With the significant drop in both labor union membership and effectiveness, it is time for organized labor to try some things which worked before enactment of the National Labor Relations Act (NLRA), and other federal legislative efforts. These are just some examples which labor might turn to.

— Jim Mitchell, member of Milwaukee General Membership Branch (GMB), Industrial Workers of the World (IWW).


1938 court ruling doomed protections

Thanks to Ken Germanson for his article on how changes in labor law have undermined the promised right to collective bargaining at the heart of the National Labor Relations Act passed by Congress in 1935. I would like to add a little to what he says there on how court rulings and changes in law have severely weakened unions’ power to strike.
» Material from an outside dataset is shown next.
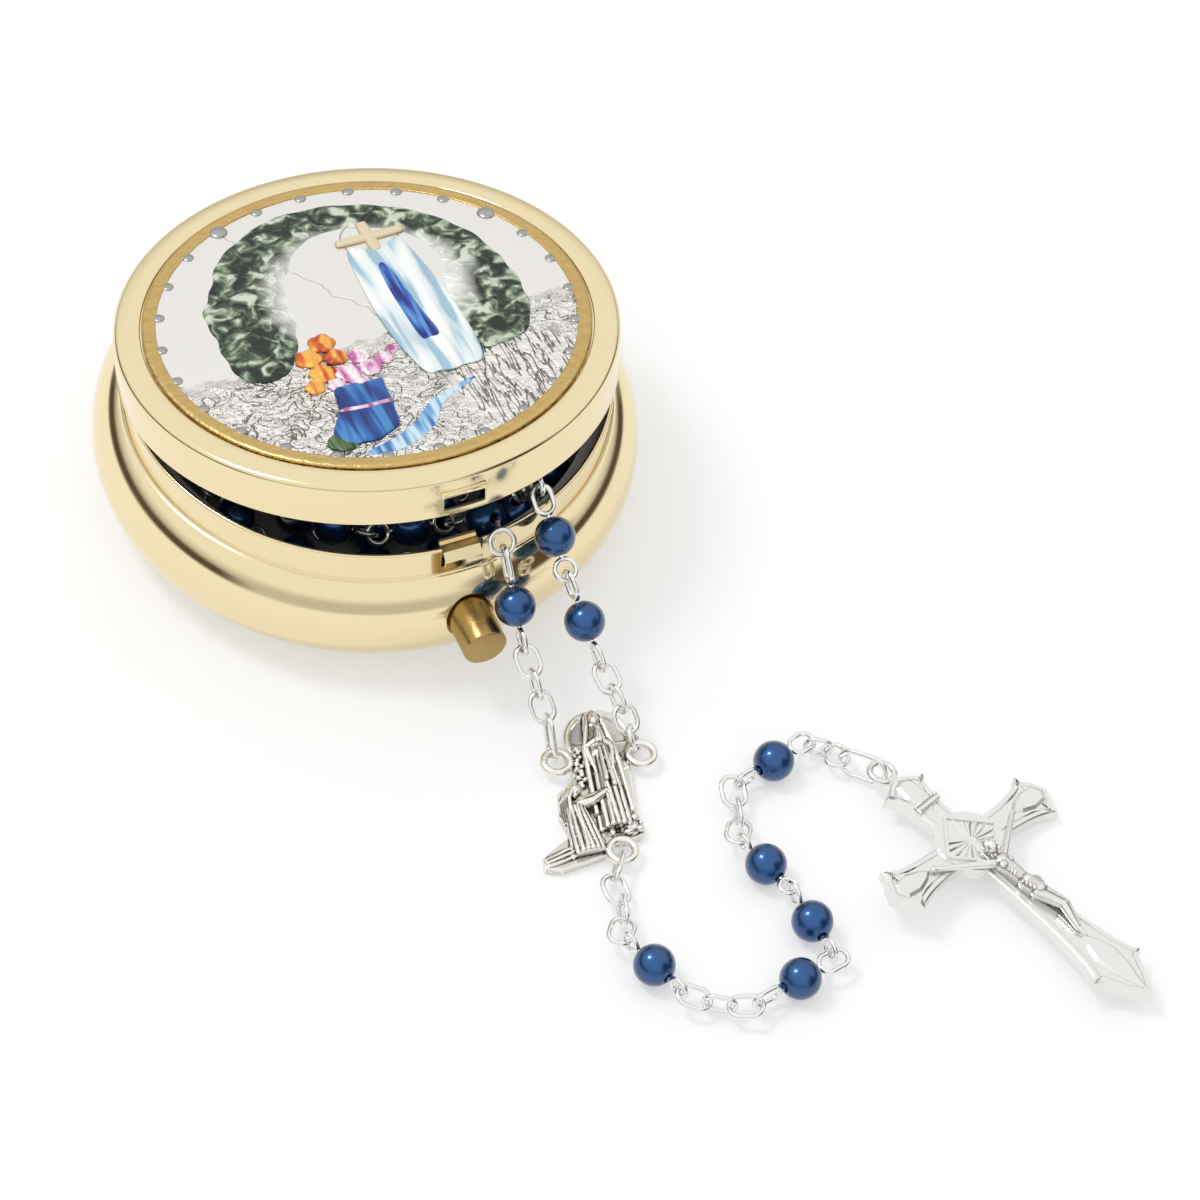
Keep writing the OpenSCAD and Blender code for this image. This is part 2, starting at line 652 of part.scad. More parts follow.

As early as 1938, in NLRB v. Mackay Radio, the Supreme Court ruled that employers had the right to continue operating struck plants and the right to hire workers to replace workers on strike. In 1939, in NLRB v. Fansteel, it ruled that sit-down strikes were illegal and employees engaging in them could be fired even if the sit-down-strike was inspired by unfair labor practices by management. In the period following these rulings, unions relied on mass strikes, placing large numbers of strikers and strike supporters on picket lines at plant gates, to discourage would be scabs. The Taft-Hartley Act, passed in 1947, included among its other revisions to the NLRA, a provision outlawing picketing that was determined by a court to be coercive in nature.   The net effect of these changes has been to undermine the power of a union, elected by workers to represent them, to strike in order to pressure an employer to actually engage in collective bargaining.